## Exercise prompt
Take the material and output all of it exactly.

## Dataset section
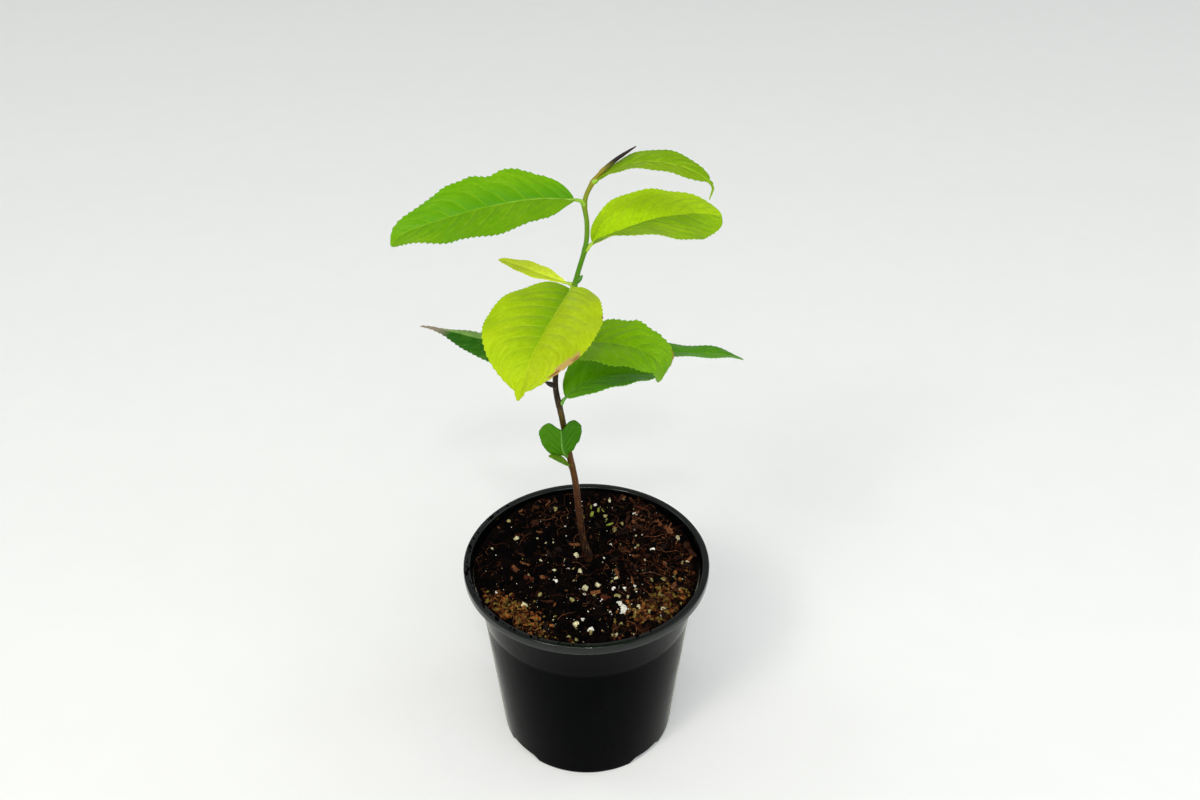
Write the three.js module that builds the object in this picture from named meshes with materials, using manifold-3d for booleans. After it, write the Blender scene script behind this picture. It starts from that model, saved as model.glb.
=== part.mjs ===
// Tea seedling in a round black nursery pot.
// Millimetres, +Z up. The origin is the middle of the pot's flat underside, and -Y is the front.
import * as THREE from 'three';
import * as BufferGeometryUtils from 'three/addons/utils/BufferGeometryUtils.js';
import Module from 'manifold-3d';

const wasm = await Module();
wasm.setup();

const CLEARANCE = 0.3; // gap between pieces that touch

// Pot: a straight tapered body, a flared collar above a small step, and a rolled lip.
const POT = {
  baseRadius: 38.6,
  bodyTopRadius: 45.2,
  bodyTop: 68,
  stepOut: 0.8,
  stepTop: 70,
  collarTopRadius: 49.8,
  lipBottom: 87.8,
  lipRadius: 52.5,
  height: 92,
  lipInnerRadius: 49.5,
  wall: 1.2,
  floor: 1.5,
  segments: 48,
};

// Four drain notches round the foot, set on the diagonals.
const NOTCH = { count: 4, firstAngle: 43, baseWidth: 18, topWidth: 12, height: 2.8, depth: 5 };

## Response
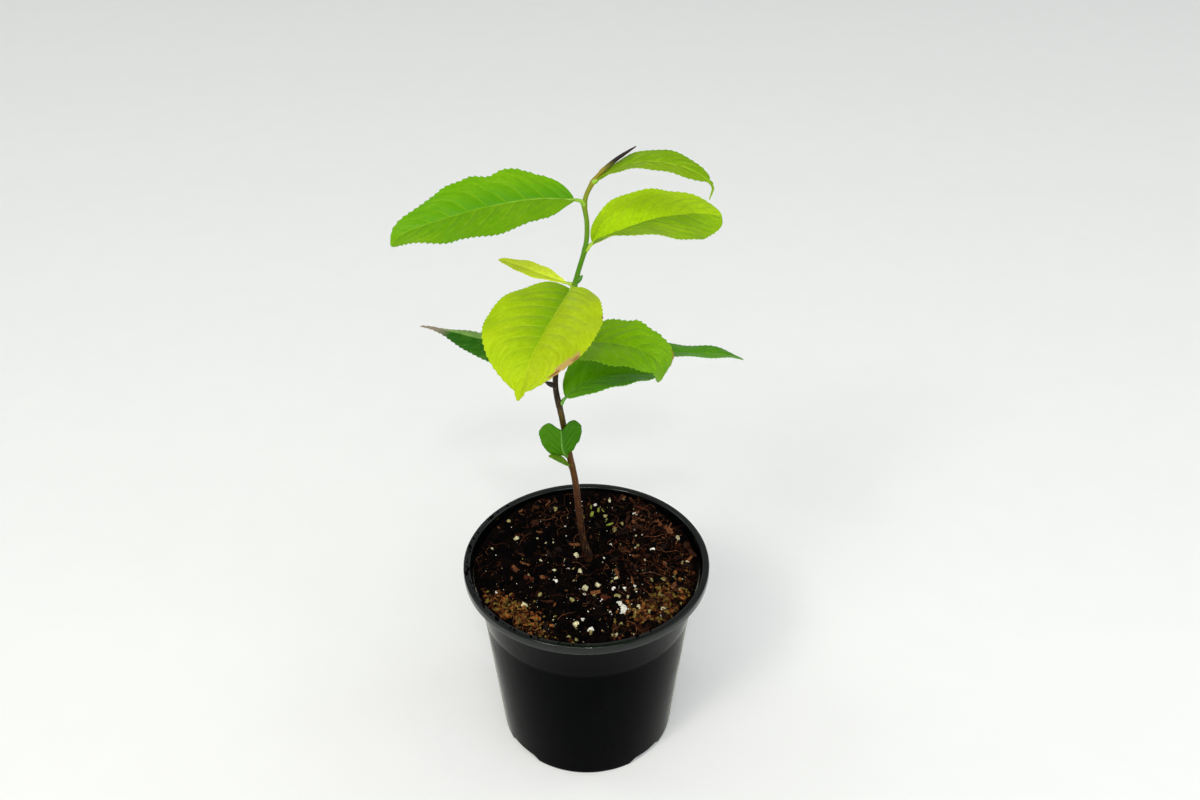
Write the three.js module that builds the object in this picture from named meshes with materials, using manifold-3d for booleans. After it, write the Blender scene script behind this picture. It starts from that model, saved as model.glb.
=== part.mjs ===
// Tea seedling in a round black nursery pot.
// Millimetres, +Z up. The origin is the middle of the pot's flat underside, and -Y is the front.
import * as THREE from 'three';
import * as BufferGeometryUtils from 'three/addons/utils/BufferGeometryUtils.js';
import Module from 'manifold-3d';

const wasm = await Module();
wasm.setup();

const CLEARANCE = 0.3; // gap between pieces that touch

// Pot: a straight tapered body, a flared collar above a small step, and a rolled lip.
const POT = {
  baseRadius: 38.6,
  bodyTopRadius: 45.2,
  bodyTop: 68,
  stepOut: 0.8,
  stepTop: 70,
  collarTopRadius: 49.8,
  lipBottom: 87.8,
  lipRadius: 52.5,
  height: 92,
  lipInnerRadius: 49.5,
  wall: 1.2,
  floor: 1.5,
  segments: 48,
};

// Four drain notches round the foot, set on the diagonals.
const NOTCH = { count: 4, firstAngle: 43, baseWidth: 18, topWidth: 12, height: 2.8, depth: 5 };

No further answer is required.